DIRECTIONS
Return each line of the records holding the string "materials".

DATA LISTING
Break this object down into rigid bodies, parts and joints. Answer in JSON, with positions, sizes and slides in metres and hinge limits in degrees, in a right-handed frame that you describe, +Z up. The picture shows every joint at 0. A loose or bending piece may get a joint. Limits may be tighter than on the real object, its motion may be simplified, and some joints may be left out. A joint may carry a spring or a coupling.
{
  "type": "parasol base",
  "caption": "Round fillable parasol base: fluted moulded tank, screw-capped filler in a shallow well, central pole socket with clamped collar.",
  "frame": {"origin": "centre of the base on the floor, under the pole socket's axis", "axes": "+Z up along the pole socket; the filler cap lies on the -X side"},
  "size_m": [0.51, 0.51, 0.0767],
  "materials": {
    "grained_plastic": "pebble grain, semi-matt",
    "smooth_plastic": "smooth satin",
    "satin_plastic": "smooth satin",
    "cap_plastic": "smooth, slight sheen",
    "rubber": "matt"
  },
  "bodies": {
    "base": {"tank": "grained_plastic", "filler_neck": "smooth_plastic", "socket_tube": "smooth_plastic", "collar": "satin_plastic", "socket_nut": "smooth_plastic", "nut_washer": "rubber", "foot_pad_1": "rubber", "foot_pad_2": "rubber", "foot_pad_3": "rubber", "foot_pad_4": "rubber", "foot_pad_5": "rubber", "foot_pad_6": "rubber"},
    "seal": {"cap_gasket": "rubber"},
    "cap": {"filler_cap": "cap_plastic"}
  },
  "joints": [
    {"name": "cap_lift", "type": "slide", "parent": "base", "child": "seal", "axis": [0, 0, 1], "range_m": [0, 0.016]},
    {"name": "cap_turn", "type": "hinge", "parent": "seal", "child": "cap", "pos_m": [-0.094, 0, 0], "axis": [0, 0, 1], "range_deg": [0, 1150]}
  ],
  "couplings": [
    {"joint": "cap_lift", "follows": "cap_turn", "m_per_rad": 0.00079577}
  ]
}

==

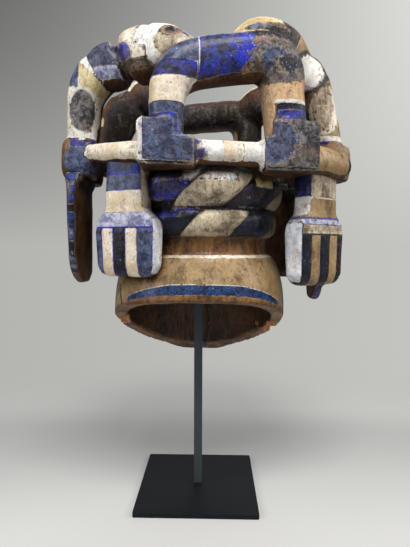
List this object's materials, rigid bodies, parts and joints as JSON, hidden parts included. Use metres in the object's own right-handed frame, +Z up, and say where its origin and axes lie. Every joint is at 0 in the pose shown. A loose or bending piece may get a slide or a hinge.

REPLY TO THE TASK
  "materials": {
List this object's materials, rigid bodies, parts and joints as JSON, hidden parts included. Use metres in the object's own right-handed frame, +Z up, and say where its origin and axes lie. Every joint is at 0 in the pose shown. A loose or bending piece may get a slide or a hinge.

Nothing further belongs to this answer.